• _EXERCISE PROMPT_: Only the lines starting at the one with "obj.matrix_parent_inverse = Matrix.Identity(4)" and ending at the one with "obj.parent = None" should be copied, exactly and with both ends kept.

• _Modeling code records_:
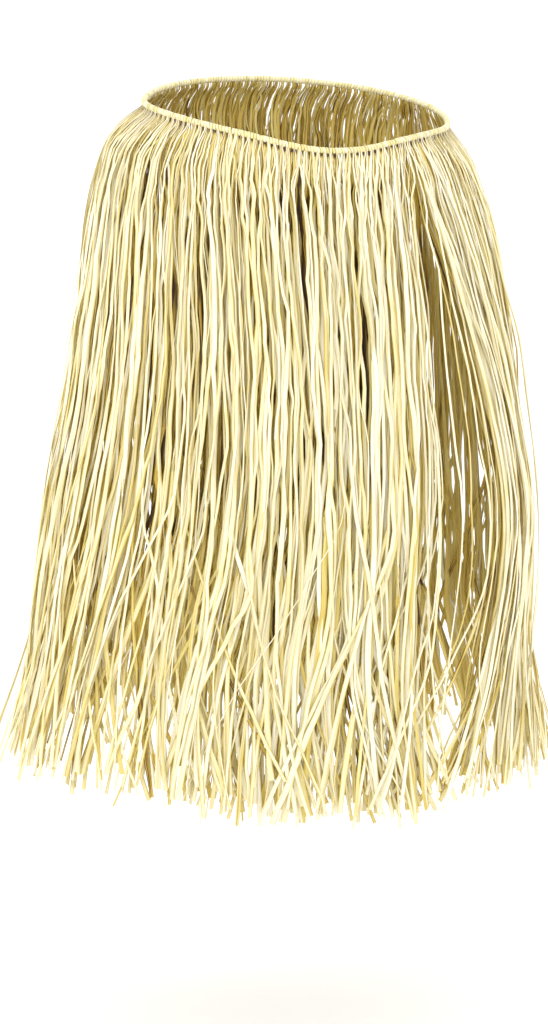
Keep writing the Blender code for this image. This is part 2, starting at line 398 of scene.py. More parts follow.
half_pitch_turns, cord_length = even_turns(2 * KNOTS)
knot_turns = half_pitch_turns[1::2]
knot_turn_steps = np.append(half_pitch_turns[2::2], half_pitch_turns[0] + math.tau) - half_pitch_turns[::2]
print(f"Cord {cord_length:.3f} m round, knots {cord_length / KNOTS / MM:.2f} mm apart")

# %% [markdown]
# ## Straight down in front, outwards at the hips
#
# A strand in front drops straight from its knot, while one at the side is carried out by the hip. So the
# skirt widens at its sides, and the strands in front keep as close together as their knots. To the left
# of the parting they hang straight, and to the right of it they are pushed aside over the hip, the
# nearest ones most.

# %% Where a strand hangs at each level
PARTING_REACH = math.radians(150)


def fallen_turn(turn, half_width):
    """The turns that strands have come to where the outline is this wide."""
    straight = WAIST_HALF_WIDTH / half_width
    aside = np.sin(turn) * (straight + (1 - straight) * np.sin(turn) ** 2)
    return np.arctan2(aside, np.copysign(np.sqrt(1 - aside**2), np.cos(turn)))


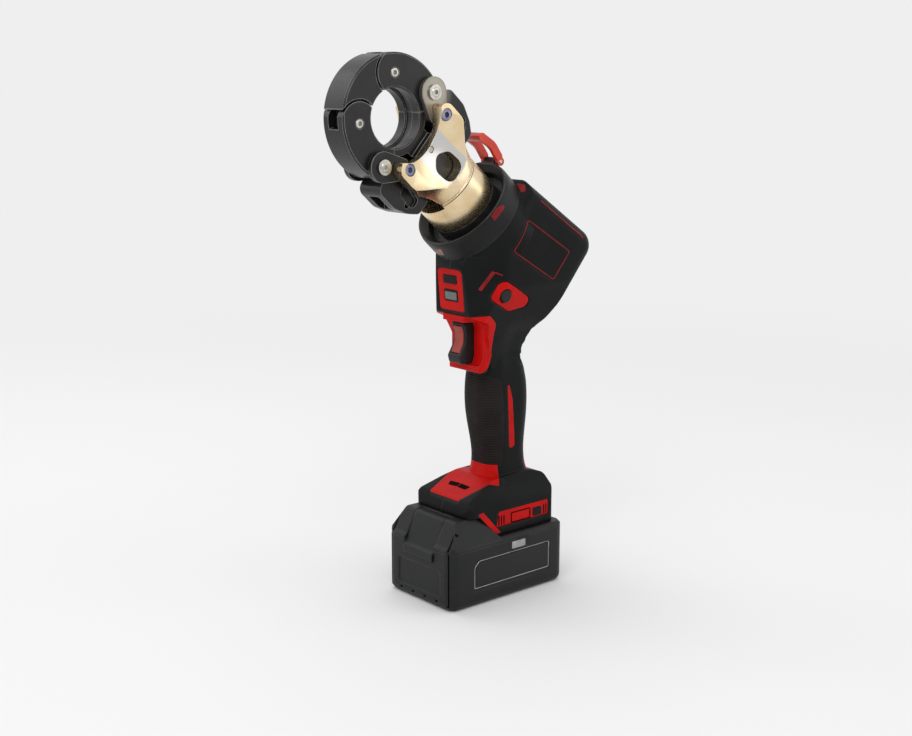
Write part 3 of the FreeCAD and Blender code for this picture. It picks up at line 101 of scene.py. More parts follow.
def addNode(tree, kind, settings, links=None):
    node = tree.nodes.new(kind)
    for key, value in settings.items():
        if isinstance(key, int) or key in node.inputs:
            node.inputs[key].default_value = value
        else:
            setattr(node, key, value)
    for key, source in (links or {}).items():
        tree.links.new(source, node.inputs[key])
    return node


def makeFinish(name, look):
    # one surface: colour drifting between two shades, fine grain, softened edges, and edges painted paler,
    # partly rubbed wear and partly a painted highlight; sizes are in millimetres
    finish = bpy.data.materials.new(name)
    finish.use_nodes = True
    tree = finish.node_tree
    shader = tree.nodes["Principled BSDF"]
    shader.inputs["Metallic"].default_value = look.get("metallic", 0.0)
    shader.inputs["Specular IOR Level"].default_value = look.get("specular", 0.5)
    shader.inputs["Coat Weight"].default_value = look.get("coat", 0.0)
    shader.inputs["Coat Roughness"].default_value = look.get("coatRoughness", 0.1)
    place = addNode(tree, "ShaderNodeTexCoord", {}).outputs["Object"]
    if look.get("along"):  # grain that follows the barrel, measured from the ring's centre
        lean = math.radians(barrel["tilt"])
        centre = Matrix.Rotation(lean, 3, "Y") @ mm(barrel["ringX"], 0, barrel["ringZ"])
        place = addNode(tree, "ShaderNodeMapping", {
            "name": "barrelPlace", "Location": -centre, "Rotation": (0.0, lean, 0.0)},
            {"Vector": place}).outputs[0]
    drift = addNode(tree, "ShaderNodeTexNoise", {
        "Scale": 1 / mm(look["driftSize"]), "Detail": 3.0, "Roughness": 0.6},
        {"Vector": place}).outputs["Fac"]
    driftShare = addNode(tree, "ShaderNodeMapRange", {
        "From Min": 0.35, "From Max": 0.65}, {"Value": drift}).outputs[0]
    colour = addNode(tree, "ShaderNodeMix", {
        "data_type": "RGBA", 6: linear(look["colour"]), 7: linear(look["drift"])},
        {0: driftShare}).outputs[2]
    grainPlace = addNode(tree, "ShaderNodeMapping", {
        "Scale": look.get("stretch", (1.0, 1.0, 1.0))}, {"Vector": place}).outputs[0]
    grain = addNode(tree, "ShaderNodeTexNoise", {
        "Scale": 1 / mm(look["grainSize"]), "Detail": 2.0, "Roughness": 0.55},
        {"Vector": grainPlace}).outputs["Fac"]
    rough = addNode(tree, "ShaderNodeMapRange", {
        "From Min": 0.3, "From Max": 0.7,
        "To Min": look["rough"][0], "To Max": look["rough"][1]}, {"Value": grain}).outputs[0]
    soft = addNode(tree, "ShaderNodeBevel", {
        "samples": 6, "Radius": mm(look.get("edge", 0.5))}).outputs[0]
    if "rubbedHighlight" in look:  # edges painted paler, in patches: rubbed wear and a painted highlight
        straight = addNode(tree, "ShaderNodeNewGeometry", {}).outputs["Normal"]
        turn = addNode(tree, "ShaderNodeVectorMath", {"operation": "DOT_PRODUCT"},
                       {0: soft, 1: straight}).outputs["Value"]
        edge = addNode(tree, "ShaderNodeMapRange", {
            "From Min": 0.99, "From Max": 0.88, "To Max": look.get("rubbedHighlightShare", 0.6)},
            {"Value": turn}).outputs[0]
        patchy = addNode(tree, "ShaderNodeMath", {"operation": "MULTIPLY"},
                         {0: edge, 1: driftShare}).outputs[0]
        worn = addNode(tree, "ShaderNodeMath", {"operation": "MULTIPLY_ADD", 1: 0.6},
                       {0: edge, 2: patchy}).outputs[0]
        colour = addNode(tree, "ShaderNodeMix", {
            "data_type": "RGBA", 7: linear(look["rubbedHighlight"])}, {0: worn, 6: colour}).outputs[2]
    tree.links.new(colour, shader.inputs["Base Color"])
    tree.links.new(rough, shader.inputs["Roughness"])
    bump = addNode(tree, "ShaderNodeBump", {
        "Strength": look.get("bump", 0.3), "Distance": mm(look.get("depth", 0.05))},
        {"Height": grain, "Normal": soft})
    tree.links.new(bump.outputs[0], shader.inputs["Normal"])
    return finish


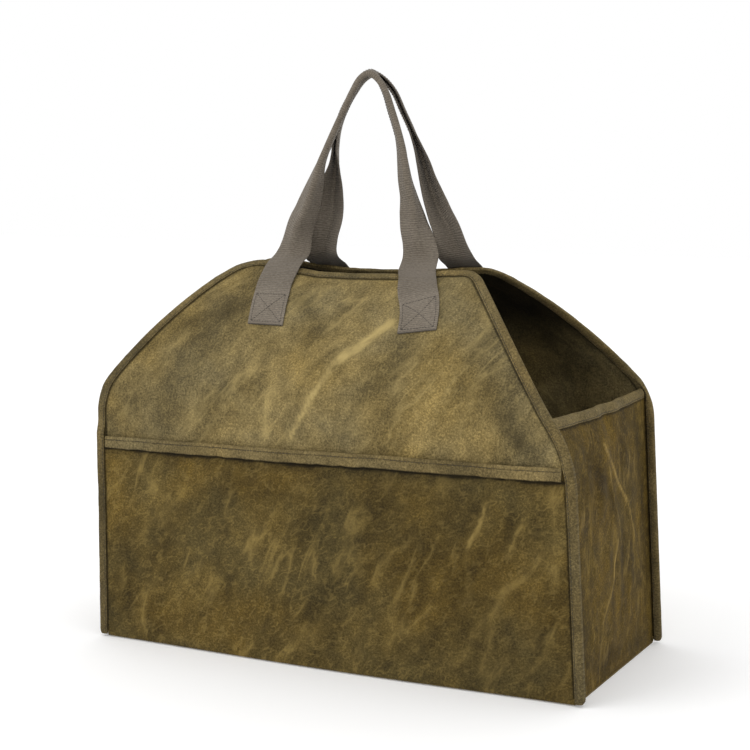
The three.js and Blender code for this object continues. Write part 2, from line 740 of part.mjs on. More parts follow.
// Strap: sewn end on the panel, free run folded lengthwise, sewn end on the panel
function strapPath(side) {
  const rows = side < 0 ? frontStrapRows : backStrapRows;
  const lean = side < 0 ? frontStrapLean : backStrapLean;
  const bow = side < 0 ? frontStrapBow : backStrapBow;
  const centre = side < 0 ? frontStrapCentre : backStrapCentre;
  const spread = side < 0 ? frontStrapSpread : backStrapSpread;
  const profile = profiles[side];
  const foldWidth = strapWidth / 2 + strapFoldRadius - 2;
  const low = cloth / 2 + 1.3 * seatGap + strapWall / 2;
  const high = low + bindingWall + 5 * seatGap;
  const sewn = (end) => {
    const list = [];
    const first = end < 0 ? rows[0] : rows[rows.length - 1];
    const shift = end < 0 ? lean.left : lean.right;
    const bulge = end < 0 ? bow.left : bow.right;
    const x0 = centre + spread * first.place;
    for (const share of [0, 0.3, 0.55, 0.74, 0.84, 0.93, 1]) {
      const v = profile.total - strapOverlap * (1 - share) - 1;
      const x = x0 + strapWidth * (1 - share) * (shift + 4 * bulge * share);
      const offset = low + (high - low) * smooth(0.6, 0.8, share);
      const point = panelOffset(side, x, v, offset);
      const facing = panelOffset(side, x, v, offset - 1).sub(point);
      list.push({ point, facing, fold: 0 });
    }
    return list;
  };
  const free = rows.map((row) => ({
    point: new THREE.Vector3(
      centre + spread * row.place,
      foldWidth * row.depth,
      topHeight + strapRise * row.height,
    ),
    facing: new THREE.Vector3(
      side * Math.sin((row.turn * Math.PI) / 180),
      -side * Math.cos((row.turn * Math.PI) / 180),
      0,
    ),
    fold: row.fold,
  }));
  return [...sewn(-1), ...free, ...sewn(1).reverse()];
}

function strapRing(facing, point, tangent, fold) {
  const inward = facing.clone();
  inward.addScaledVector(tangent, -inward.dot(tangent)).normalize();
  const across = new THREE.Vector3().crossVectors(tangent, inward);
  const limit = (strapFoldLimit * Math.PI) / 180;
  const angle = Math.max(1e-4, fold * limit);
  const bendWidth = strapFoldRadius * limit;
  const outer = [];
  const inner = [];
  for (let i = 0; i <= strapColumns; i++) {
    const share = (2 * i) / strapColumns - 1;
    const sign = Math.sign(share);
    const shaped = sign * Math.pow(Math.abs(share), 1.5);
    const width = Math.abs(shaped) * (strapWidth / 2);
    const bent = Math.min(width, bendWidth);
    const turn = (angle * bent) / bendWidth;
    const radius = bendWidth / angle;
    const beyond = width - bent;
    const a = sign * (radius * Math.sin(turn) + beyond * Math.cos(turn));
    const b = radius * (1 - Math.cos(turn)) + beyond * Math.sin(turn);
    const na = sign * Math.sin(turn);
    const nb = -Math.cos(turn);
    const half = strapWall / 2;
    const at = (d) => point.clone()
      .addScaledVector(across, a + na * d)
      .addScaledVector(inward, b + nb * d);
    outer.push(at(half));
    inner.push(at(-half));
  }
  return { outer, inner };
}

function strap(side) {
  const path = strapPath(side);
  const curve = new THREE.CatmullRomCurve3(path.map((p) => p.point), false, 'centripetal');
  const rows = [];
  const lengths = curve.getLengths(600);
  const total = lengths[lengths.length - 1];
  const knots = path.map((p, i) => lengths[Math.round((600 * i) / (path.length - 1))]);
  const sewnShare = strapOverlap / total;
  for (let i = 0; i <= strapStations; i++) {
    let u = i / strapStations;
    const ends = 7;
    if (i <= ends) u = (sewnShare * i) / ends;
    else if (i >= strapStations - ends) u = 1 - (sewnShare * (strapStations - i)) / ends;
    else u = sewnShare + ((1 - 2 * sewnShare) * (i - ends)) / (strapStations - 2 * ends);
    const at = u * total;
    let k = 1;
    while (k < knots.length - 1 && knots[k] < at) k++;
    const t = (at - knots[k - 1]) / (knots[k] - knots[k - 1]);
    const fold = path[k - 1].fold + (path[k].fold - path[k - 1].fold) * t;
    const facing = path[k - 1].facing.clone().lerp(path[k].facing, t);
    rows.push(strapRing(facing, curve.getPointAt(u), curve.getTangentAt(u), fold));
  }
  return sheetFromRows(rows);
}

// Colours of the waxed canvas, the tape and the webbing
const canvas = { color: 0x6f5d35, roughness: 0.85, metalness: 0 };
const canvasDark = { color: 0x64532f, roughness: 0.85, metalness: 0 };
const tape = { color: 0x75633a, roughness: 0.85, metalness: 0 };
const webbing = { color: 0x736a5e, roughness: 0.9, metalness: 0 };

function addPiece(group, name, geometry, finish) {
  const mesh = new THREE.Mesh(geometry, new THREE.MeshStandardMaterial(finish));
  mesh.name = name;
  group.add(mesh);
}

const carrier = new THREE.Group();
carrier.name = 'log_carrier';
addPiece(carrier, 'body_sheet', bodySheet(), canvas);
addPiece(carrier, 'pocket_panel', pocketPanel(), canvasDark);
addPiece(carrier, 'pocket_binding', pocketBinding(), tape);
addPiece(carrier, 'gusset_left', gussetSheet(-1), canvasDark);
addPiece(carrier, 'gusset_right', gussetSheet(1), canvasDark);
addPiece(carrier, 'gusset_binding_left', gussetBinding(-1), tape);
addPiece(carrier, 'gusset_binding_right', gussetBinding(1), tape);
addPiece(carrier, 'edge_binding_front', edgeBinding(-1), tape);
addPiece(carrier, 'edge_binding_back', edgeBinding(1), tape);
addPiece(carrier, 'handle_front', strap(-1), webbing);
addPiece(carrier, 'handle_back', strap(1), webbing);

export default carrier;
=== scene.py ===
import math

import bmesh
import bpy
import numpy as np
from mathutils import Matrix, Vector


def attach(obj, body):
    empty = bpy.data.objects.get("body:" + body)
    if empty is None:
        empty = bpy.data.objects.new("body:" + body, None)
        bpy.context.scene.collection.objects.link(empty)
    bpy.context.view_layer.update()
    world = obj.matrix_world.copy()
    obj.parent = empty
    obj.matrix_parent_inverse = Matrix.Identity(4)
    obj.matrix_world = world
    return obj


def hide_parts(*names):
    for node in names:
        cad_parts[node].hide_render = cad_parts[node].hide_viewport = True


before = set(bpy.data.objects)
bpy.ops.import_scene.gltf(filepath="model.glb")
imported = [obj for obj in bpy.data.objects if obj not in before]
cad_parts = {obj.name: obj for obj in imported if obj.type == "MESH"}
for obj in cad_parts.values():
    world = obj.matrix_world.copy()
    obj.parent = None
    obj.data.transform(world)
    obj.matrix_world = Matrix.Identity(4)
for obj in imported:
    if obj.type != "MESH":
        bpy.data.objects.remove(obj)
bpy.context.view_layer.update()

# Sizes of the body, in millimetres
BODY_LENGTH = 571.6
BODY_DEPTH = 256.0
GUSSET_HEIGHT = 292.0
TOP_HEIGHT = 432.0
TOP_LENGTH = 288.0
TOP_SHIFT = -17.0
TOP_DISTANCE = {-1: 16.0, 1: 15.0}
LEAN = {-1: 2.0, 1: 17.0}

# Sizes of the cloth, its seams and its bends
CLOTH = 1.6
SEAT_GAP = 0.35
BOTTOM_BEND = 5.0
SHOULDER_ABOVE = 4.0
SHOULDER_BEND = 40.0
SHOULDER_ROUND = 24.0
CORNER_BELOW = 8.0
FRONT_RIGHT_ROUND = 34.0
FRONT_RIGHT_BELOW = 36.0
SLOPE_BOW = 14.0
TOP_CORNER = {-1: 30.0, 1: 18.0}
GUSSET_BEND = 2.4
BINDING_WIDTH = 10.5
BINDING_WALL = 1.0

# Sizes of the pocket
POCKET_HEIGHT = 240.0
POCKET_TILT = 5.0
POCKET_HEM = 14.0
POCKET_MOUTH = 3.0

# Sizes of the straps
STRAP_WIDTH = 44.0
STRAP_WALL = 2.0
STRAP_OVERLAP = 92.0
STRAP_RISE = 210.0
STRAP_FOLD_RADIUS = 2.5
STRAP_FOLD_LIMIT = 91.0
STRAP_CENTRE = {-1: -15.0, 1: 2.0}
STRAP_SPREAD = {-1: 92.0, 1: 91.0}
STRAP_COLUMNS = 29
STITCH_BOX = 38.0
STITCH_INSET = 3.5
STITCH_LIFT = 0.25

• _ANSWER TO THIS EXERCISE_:
    obj.matrix_parent_inverse = Matrix.Identity(4)
    obj.matrix_world = world
    return obj


def hide_parts(*names):
    for node in names:
        cad_parts[node].hide_render = cad_parts[node].hide_viewport = True


before = set(bpy.data.objects)
bpy.ops.import_scene.gltf(filepath="model.glb")
imported = [obj for obj in bpy.data.objects if obj not in before]
cad_parts = {obj.name: obj for obj in imported if obj.type == "MESH"}
for obj in cad_parts.values():
    world = obj.matrix_world.copy()
    obj.parent = None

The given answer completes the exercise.